– Le tabagisme facteur de risque de la polyarthrite rhumatoïde qu’en présence de certains gènes (01/01/2006)
Certains gènes situés au niveau du complexe majeur d’histocompatibilité (MHC) de classe II semblent jouer un rôle central dans la susceptibilité génétique à la polyarthrite rhumatoïde (PR). L’association entre cette maladie et les déterminants sérologiques HLA-DRB4 et DRB1 est connue depuis une vingtaine d’années. Elle se limiterait à certains sous-types de DRB4 et de DRB1 qui ont en commun une séquence (épitope ou motif) d’acides aminés.
De là est née la théorie de l’épitope partagé qui met en cause certains allèles HLA-DRB1. Les acides aminés qui leur correspondent sont situés dans une région moléculaire qui joue un rôle critique dans la liaison du MHC aux antigènes et leur présentation aux récepteurs des cellules T. Les gènes de l’épitope partagé sont cependant retrouvés chez des sujets qui ne seront pas touchés par la PR, ce qui plaide en faveur d’une interaction entre ceux-ci et l’environnement selon des modalités qui restent à établir.
Les effets du tabagisme qui est associé à une augmentation du risque de PR pourraient passer par cet épitope, comme le suggèrent les résultats d’une étude dans laquelle ont été inclus 407 sujets atteints de PR et 406 témoins atteints d’une pathologie articulaire mal définie.
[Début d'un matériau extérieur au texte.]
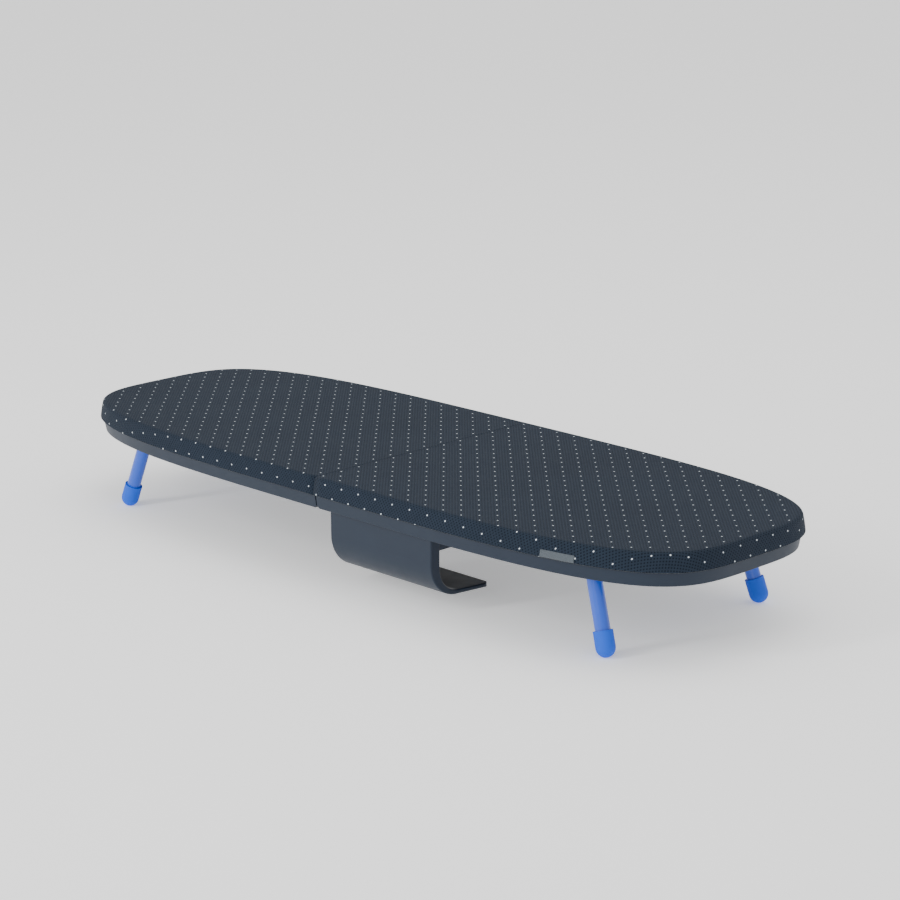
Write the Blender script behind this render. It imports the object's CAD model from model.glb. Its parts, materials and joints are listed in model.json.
"""Looks of the folding table-top ironing board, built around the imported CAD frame. Metres, +Z up."""
import json
import math

import bmesh
import bpy
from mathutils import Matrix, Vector


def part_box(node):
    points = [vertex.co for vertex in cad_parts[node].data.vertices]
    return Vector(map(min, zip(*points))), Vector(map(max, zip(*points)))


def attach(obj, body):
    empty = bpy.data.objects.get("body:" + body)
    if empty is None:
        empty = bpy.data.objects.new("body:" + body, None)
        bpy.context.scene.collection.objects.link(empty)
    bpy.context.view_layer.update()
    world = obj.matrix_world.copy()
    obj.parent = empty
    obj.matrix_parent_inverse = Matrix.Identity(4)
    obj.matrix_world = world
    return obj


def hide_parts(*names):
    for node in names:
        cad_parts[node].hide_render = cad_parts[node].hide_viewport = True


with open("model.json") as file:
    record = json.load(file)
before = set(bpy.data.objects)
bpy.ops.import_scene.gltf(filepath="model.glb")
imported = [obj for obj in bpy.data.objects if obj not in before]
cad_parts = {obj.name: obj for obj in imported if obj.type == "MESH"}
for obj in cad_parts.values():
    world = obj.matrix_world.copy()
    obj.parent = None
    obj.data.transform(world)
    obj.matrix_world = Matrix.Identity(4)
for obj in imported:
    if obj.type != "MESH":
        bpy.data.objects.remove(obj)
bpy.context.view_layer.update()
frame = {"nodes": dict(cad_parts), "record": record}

MM = 0.001

# ---- sizes taken from the frame ----
COVER_LOW, COVER_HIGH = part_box("cover_right")
HALF_LENGTH = COVER_HIGH[0]
HALF_WIDTH = (COVER_HIGH[1] - COVER_LOW[1]) / 2
HEM_Z, TOP_Z = COVER_LOW[2], COVER_HIGH[2]
BAND = TOP_Z - HEM_Z
PAD_LOW, PAD_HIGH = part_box("pad_right")
LABEL_LOW, LABEL_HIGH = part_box("label")

# ---- shape of the cover ----
OUTLINE_POWER = 3.8        # the same rounded rectangle as the CAD outline
LEAN = 3.0 * MM
EDGE_R = 4.0 * MM
FOLD_R = 0.3 * MM          # the cloth's turn into the fold
FOLD_START = 0.05 * MM     # the two covers all but touch
BINDING = 1.0 * MM         # dark bound edge along the hem
COVER_THICK = 0.7 * MM
COVER_WAVE = 0.35 * MM     # depth of the cloth's unevenness on top
BAND_PUFF = 0.35 * MM      # how far the side band swells out
PAD_BEND = 5 * MM          # how far the pad's top edge turns in
PAD_FOLD_BEND = 3 * MM
PAD_SHOULDER = 0.62        # share of the pad's height where its top edge starts
PAD_SINK = 1.4 * MM        # the pad's top below the cover's seat
LABEL_THICK = 0.3 * MM
LABEL_LIFT = 0.62 * MM
LABEL_SWELL = 0.12 * MM
LABEL_COLUMNS, LABEL_ROWS = 36, 8
ARC_POINTS = 120
FOLD_POINTS = 28
TOP_RINGS = 26
SIDES = {"right": 1, "left": -1}

# ---- pattern of the cloth ----
DOT_PITCH = 16.05 * MM
DOT_R = 0.70 * MM
PINHOLE_SHARE = 6          # pinholes to one dot pitch
PINHOLE_R = 0.72 * MM
DOT_SOFT = 0.12 * MM       # blur of a dot's rim
PINHOLE_SOFT = 0.2 * MM
THREAD_PITCH = 0.42 * MM
DOT_PHASE = {"right": (0.134, -0.170), "left": (-0.067, -0.448)}

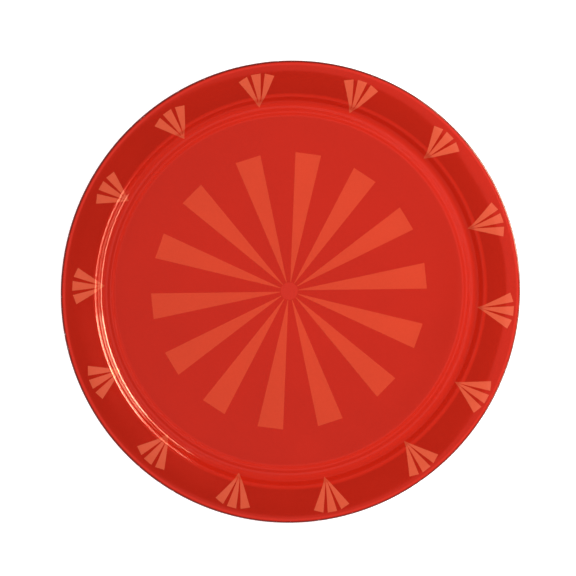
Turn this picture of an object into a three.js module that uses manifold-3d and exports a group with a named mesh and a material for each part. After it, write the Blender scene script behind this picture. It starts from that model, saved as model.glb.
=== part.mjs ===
// A round promotional serving tray, pressed from one sheet of tinplate: a flat floor, a fine
// raised bead, a steep wall, a wide rim that flares out, and a hem curled over a stiffening wire.
// The decoration is printed: a hub and fourteen rays on the floor, and fourteen fans on the rim.
// Millimetres, +Z up. The origin is the centre of the underside, on the table.

import * as THREE from 'three';
import { mergeVertices } from 'three/addons/utils/BufferGeometryUtils.js';
import Module from 'manifold-3d';

const degrees = THREE.MathUtils.degToRad;

// Driving dimensions of the pressing
const TRAY_DIAMETER = 330;
const TRAY_HEIGHT = 14;
const SHEET_THICKNESS = 0.4;
const WALL_FOOT_RADIUS = 131.6;
const WALL_SLOPE = degrees(64);
const WALL_FOOT_BEND = 6;
const WALL_TOP_BEND = 4;
const RIM_INNER_SLOPE = degrees(22);
const RIM_OUTER_SLOPE = degrees(2);

// The raised bead that rings the floor just inside the wall
const BEAD_SLOPE = degrees(18);
const BEAD_BEND = 4.6;
const BEAD_TO_WALL = 0.7;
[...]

Le facteur rhumatoïde, les anticorps anti peptide citrulliné (anti-cyclic-citrullinated peptide-CCP) et les allèles HLA-DRB1 ont été systématiquement déterminés.
L’analyse des données a mis en évidence une interaction significative entre l’exposition au tabac et l’épitope partagé pour ce qui est de la présence des anticorps anti-CCP. Ainsi, la probabilité de la présence d’anti-CCP (en fait l’odds ratio, OR) est particulièrement élevée quand le tabagisme et l’épitope partagé sont associés, l’OR étant en effet de 5,27 (versus 1,07 en cas de tabagisme isolé et 2,49 en cas d’épitope partagé isolé). Aucune association de ce type n’a été mise en évidence dans le groupe témoin.
Les effets du tabagisme sur la genèse ou l’aggravation de la polyarthrite rhumatoïde pourraient passer par une interaction du type gènes-environnement qui s’exprimerait par le biais de l’épitope partagé HLA-DRB1. Cette hypothèse demande à être vérifiée, car, d’une part, elle émane d’une étude cas-témoins, d’autre part, la théorie de l’épitope partagé est loin de faire l’unanimité des chercheurs et des cliniciens.
Linn-Rasker SP et coll. : “Smoking is a risk factor for anti-CCP antibodies only in rheumatoid arthritis patients who carry HLA-DRB1 shared epitope alleles”. Ann Rheum Dis., 2006 ; 65 : 366-371.